The new results from IceCube, which were published in the journal Science, provide experimental confirmation that somewhere in the universe, something is accelerating particles to energies above 50 trillion electron volts (TeV) and, in the cases of Bert and Ernie, exceeding one quadrillion electron volts (PeV). By comparison, the LHC accelerates protons to approximately four TeV in each of its beams. While not telling scientists what cosmic accelerators are or where they’re located, the IceCube results do provide scientists with a compass that can help guide them to the answers.
Cosmic accelerators have announced their presence through the rare ultra-high energy version of cosmic rays, which, despite the name, are electrically-charged particles, mostly protons but also some heavier atomic nuclei like iron. It is known that ultra-high energy cosmic rays originate from beyond our solar system but the electrical charge they carry bends their flight paths as they pass through interstellar magnetic fields, making it impossible to determine where in the universe they came from. However as cosmic ray protons and nuclei are accelerated, they interact with gas and light, resulting in the emission of neutrinos with energies proportional to the energies of the cosmic rays that produced them. Electrically neutral and nearly massless, neutrinos are like phantoms that travel through space in a straight line from their point of origin, passing through virtually everything in their path without being impacted.
“The only way neutrinos interact is through the weak nuclear force, so they aren’t deflected by magnetic fields in flight, and they easily slip through dense matter like stars that would stop the cosmic rays themselves,” Klein says. “These same qualities that make neutrinos valuable observational tools also make neutrinos a challenge to study.”
The IceCube observatory consists of 5,160 basketball-sized light detectors called Digital Optical Modules (DOMs), which were conceived and largely designed at Berkeley Lab. The DOMS are suspended along 86 strings that are embedded in a cubic kilometer of clear ice starting one and a half kilometers beneath the Antarctic surface. Out of the trillions of neutrinos that pass through the ice each day, a couple of hundred will collide with oxygen nuclei, yielding the blue light of Cherenkov radiation that IceCube’s DOMs detect.
“Each of IceCube’s DOMs was designed to be a mini-computer server that you can log onto and download data from, or upload software to,” says Robert Stokstad, a senior scientist with Berkeley Lab’s Nuclear Science Division who led the development of the DOMs and was one of the original proponents of IceCube. “It is rewarding to see how well they are performing.”
The 28 high-energy neutrinos reported in Science by the IceCube Collaboration were found in data collected from May 2010 to May 2012. In analyzing more recent data, Berkeley Lab’s Lisa Gerhardt discovered another event that was almost double the energy of Bert and Ernie. Dubbed “Big Bird,” this new event was presented by Klein at the International Cosmic-Ray Conference.
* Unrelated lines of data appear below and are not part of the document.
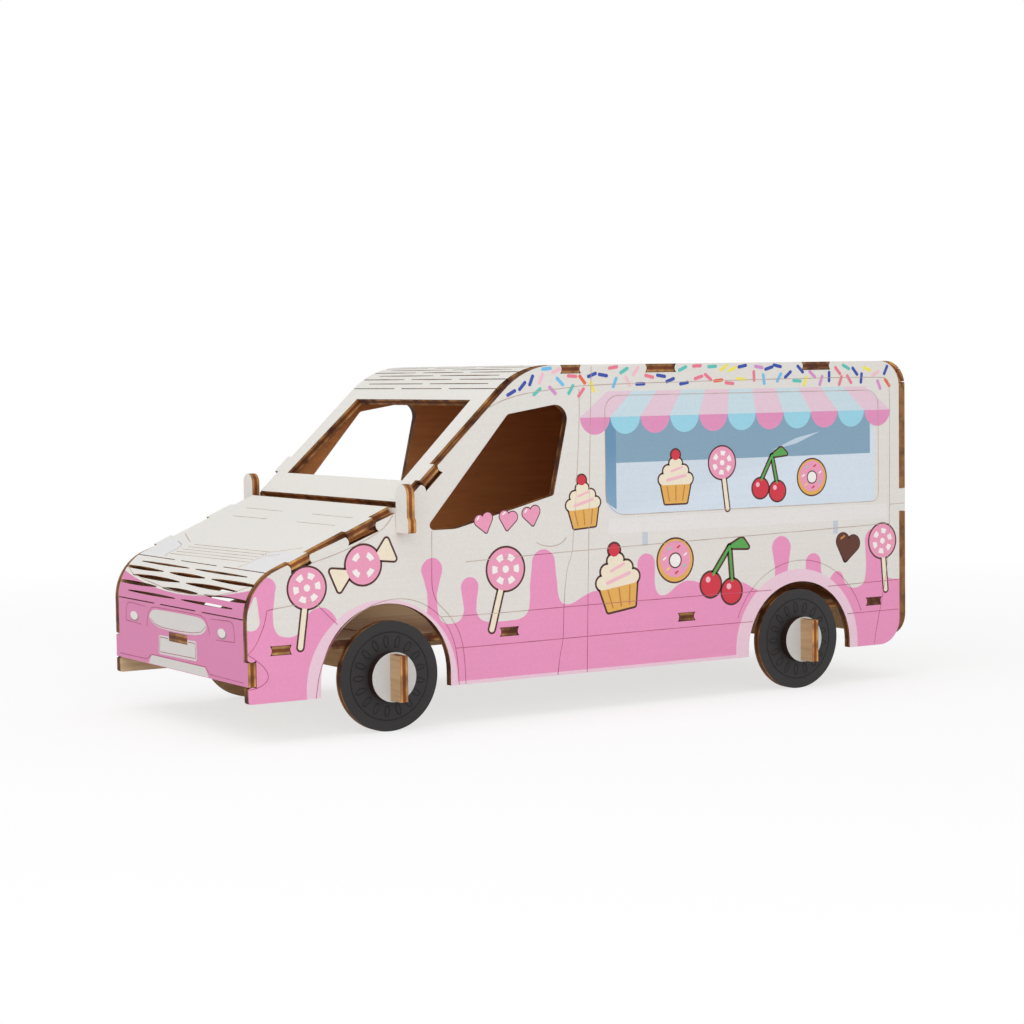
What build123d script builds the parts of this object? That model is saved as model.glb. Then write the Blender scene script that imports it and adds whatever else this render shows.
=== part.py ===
from build123d import *
import math
import os

# Toy ice-cream van, slotted together from flat and bent sheets of laser-cut plywood.
# Millimetres. +X is forward, +Y is the van's left side and +Z is up.
# The origin is on the ground, under the middle of the body.
# Side-on outlines use two sizes: "back", the distance behind the nose, and "up", above the ground.

# Sheet and fits
PLY = 2.6                       # thickness of every sheet
TAB_GAP = 0.1                   # gap round a tab in its slot
SLOT_PINCH = 0.6                # how far each end of a slot bows in to grip its tab
TURN_GAP = 0.06                 # radial gap between a wheel's hole and its axle
WHEEL_PLAY = 0.4                # gap on each side of a turning wheel
PAST = 1.0                      # how far a cutter runs past the faces it cuts
CLOSE = 0.01                    # two lengths this near count as equal

# Body
BODY_LENGTH = 247.0
BODY_WIDTH = 96.0
ROOF_UP = 107.5
SILL_UP = 11.8                  # lower edge of the side panels
SILL_FRONT_RADIUS = 0.8
SILL_REAR_RADIUS = 8.5

# Nose and bonnet
NOSE_LIP_UP = 16.8              # lower edge of the nose sheet
NOSE_CORNER_UP = 46.1           # where the nose and bonnet lines meet
NOSE_RADIUS = 15.3
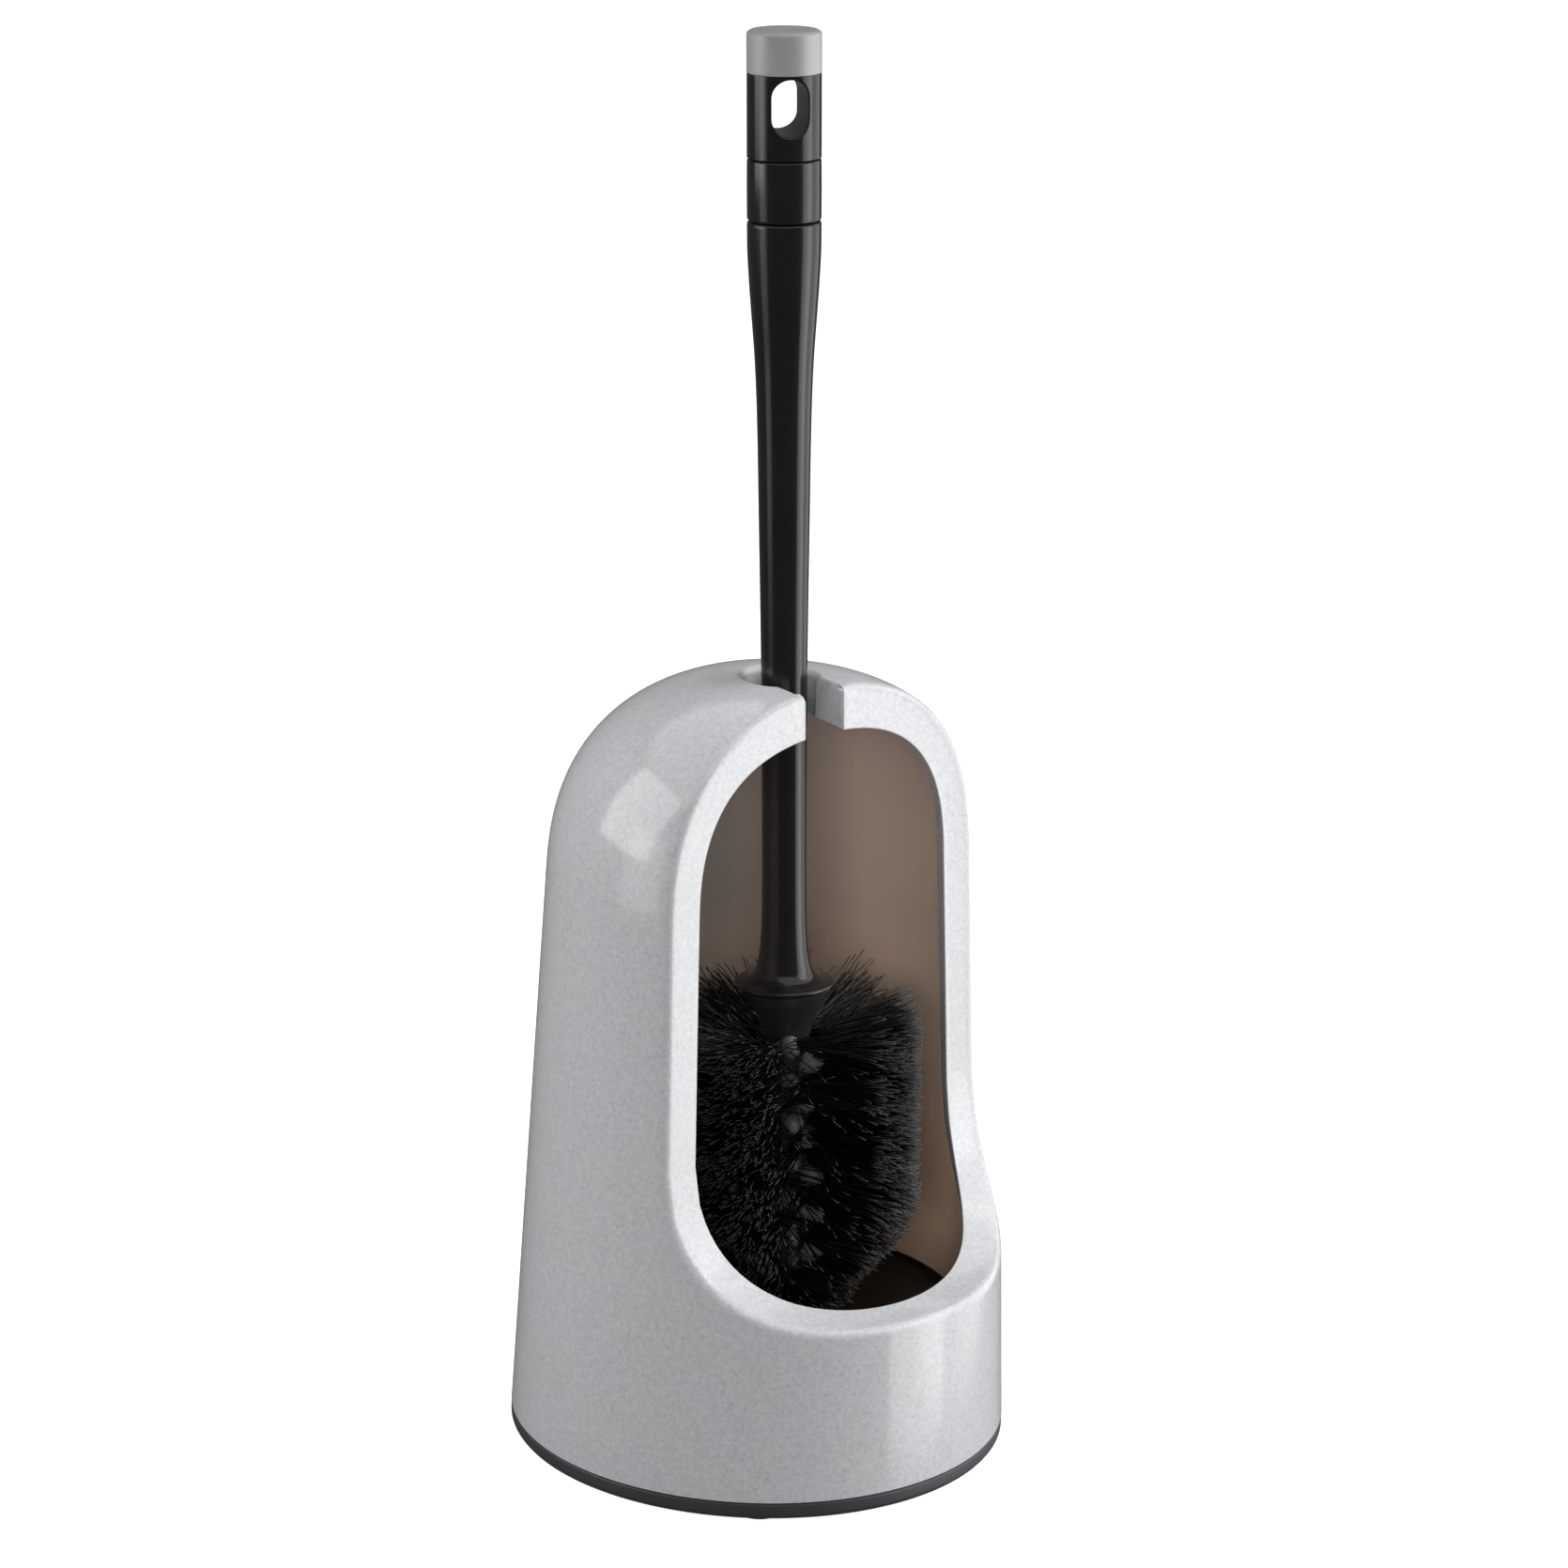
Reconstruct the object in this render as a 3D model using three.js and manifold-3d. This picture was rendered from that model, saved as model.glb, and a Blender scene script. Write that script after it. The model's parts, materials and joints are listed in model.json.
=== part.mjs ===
// Toilet brush holder: a double-walled stand, open at the front, with a loose brush standing in it.
// Millimetres, +Z up, origin on the floor under the middle of the round base.
// The opening and the slot in the dome face -Y. The brush leans back a little towards +Y.

import * as THREE from 'three';
import { mergeVertices } from 'three/addons/utils/BufferGeometryUtils.js';
import Module from 'manifold-3d';

const wasm = await Module();
wasm.setup();

// Clearance kept between pieces that touch
const GAP = 0.3;

// Stand: outside surface
const BASE_RADIUS = 65;
const BASE_TOP = 5;
const CONE_TOP = 152.5;
const CONE_TAPER = 6.5 / 147.5;
const DOME_TOP = 205.4;
const DOME_POWER = 2.445;

// Stand: the two walls, measured inwards from the outside surface
const SHELL_WALL = 3;
const LINER_WALL = 2;
const WALL_DEPTH = 10.2;
const LINER_TOP = 194;
const LINER_POWER = 2.655;
const FOOT_OF_LINER = 3.4;

// Rim of the opening: a plane leaning back, which bends forward into the lip
const RIM_LEAN = Math.atan(0.0444);
const RIM_BEND_RADIUS = 41.5;
const RIM_BEND_Y = -62.4;
const RIM_BEND_Z = 91.2;
const RIM_THICKNESS = 3;

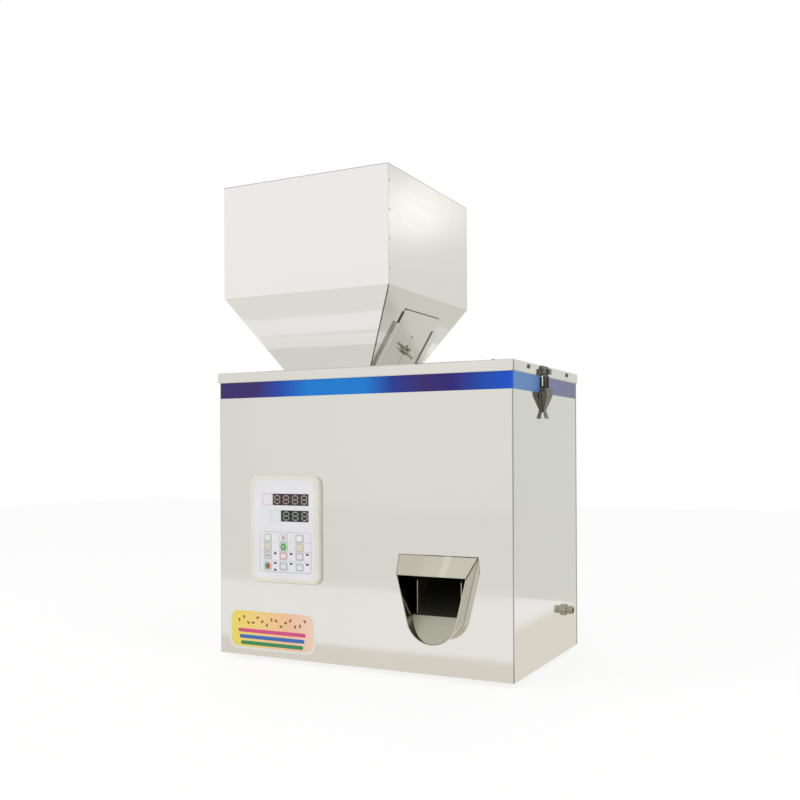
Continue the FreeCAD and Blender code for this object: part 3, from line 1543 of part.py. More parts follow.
# Control board on the base
def control_board():
    z0 = floor_in + pcb_rise
    z1 = z0 + board_t
    x0 = pcb_x - pcb_w / 2
    y0 = mid_y - pcb_d / 2
    board = block(x0, x0 + pcb_w, y0, y0 + pcb_d, z0, z1)
    for x in (x0 + standoff_in, x0 + pcb_w - standoff_in):
        for y in (y0 + standoff_in, y0 + pcb_d - standoff_in):
            board = board.fuse(faceted(standoff_r, hole_sides, (x, y, floor_in), (x, y, z0 + board_root)))
    for dx, dy, w, d, h in (big_coil, heat_sink, terminals):
        x = x0 + dx
        y = y0 + dy
        board = board.fuse(block(x - w / 2, x + w / 2, y - d / 2, y + d / 2, z1 - board_root, z1 + h))
    for dx, dy in capacitors:
        foot = (x0 + dx, y0 + dy, z1 - board_root)
        board = board.fuse(faceted(capacitor_r, round_sides, foot, (foot[0], foot[1], z1 + capacitor_h)))
    return board.removeSplitter()


save("cabinet_shell", [cabinet_shell()])
save("base_plate", [base_plate()])
save("rear_panel", [rear_panel()])
save("cabinet_screws", cabinet_screws())
save("rubber_feet", rubber_feet())
save("foot_screws", foot_screws())
save("lid", [lid()])
save("lid_screws", lid_screws())
front_sheet, rear_sheet, left_sheet, right_sheet = hopper_sheets()
save("hopper_front", [front_sheet])
save("hopper_rear", [rear_sheet])
save("hopper_left", [left_sheet])
save("hopper_right", [right_sheet.fuse(stud())])
save("gate_rails", gate_rails())
save("gate_plate", [gate_plate()])
save("wing_nut", [wing_nut()])
save("spout", [spout()])
save("inner_chute", [inner_chute()])
save("control_bezel", [control_bezel()])
save("panel_overlay", [panel_overlay()])
save("display_windows", display_windows())
save("display_modules", display_modules())
save("indicator_lamps", indicator_lamps())
for row, col, x, z in key_places():
    save("key_%d_%d" % (row + 1, col + 1), [one_key(x, z)])
save("panel_board", [panel_board()])
save("latch_bases", [latch_base(), mirrored(latch_base())])
save("latch_pins", latch_rivets() + [mirrored(pin) for pin in latch_rivets()])
save("right_latch_lever", [latch_lever()])
save("left_latch_lever", [mirrored(latch_lever())])
save("right_latch_springs", [latch_springs()])
save("left_latch_springs", [mirrored(latch_springs())])
save("latch_keepers", [latch_keeper(), mirrored(latch_keeper())])
save("foot_switch_socket", [foot_switch_socket()])
save("socket_nut", [socket_nut()])
save("power_inlet", [power_inlet()])
save("switch_rocker", [switch_rocker()])
save("feeder_stand", [feeder_stand()])
save("feeder_mounts", feeder_mounts())
save("feeder_base", [feeder_base()])
save("feeder_magnet", [feeder_magnet()])
save("feeder_leaf_springs", feeder_leaf_springs())
save("feeder_trough", [feeder_trough()])
save("weigh_bucket", [weigh_bucket()])
save("bucket_door", [bucket_door()])
save("door_shaft", [door_shaft()])
save("dump_motor", [dump_motor()])
save("load_cell", [load_cell()])
save("load_cell_stand", [load_cell_stand()])
save("bucket_arm", [bucket_arm()])
save("control_board", [control_board()])
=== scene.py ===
# %% [markdown]
# # A granule filling machine, dressed over its construction model
# The construction model already holds every sheet, screw and hinge at its real size.
# This notebook gives those pieces their finishes, and adds what is too fine for the
# construction model: printing, screw heads, display segments, spring coils and weld spots.

# %% Load the construction model
import json
import math

import bmesh
import bpy
from mathutils import Matrix, Vector


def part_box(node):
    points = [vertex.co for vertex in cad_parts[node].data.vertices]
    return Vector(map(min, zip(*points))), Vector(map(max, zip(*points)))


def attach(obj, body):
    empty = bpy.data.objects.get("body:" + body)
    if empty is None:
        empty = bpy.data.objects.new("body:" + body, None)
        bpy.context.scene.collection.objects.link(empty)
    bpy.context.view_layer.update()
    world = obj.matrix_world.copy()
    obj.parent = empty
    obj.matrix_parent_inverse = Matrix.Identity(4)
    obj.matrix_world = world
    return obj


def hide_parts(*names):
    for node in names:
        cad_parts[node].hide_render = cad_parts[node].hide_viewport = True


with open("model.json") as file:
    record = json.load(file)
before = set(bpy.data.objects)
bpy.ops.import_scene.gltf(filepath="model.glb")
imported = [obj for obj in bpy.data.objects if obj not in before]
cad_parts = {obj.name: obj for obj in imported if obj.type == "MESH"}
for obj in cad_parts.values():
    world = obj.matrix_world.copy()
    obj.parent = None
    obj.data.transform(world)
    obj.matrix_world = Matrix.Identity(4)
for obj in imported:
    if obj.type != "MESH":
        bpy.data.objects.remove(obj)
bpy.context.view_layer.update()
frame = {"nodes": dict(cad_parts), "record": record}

MM = 0.001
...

“Like most scientific discoveries, finding Big Bird was a combination of hard work and luck and it took place on the afternoon of my last day of work on IceCube,” Gerhardt says, who at the time of her discovery was with Berkeley Lab’s Nuclear Science Division and is now with the National Energy Research Scientific Computing Center (NERSC), where the supercomputing resources are being used to sift out neutrino signals from cosmic noise in the IceCube observations.
“At first I was in disbelief, thinking there must be some other explanation for this enormous event,” Gerhardt says. “However, one-by-one alternate explanations were disproved until finally we knew that we had found the most energetic event in IceCube yet, most likely from an astrophysical neutrino. I was able to leave IceCube with a bang!”
As to the identity of the mysterious cosmic accelerators, Klein thinks these early results from IceCube favor active galactic nuclei, the enormous particle jets ejected by a black hole after it swallows a star.
“The 28 events being reported are diffuse and do not point back to a source,” Klein says, “but the big picture tends to suggest active galactic nuclei as the leading contender with the second leading contender being something we haven’t even thought of yet.”
The IceCube Collaboration currently consists of more than 200 researchers representing 39 institutions from 11 different countries, including Berkeley Lab. The collaboration is led by the University of Wisconsin-Madison and largely funded through the National Science Foundation. The collaboration’s paper in Science is titled “Evidence for High-Energy Extraterrestrial Neutrinos at the IceCube Detector.”
“After seeing hundreds of thousands of atmospheric neutrinos, we have found something different,” says Francis Halzen, principal investigator of IceCube and the Hilldale and Gregory Breit Distinguished Professor of Physics at the University of Wisconsin–Madison.“It is gratifying to finally see what we have been looking for. This is the dawn of a new age of astronomy.”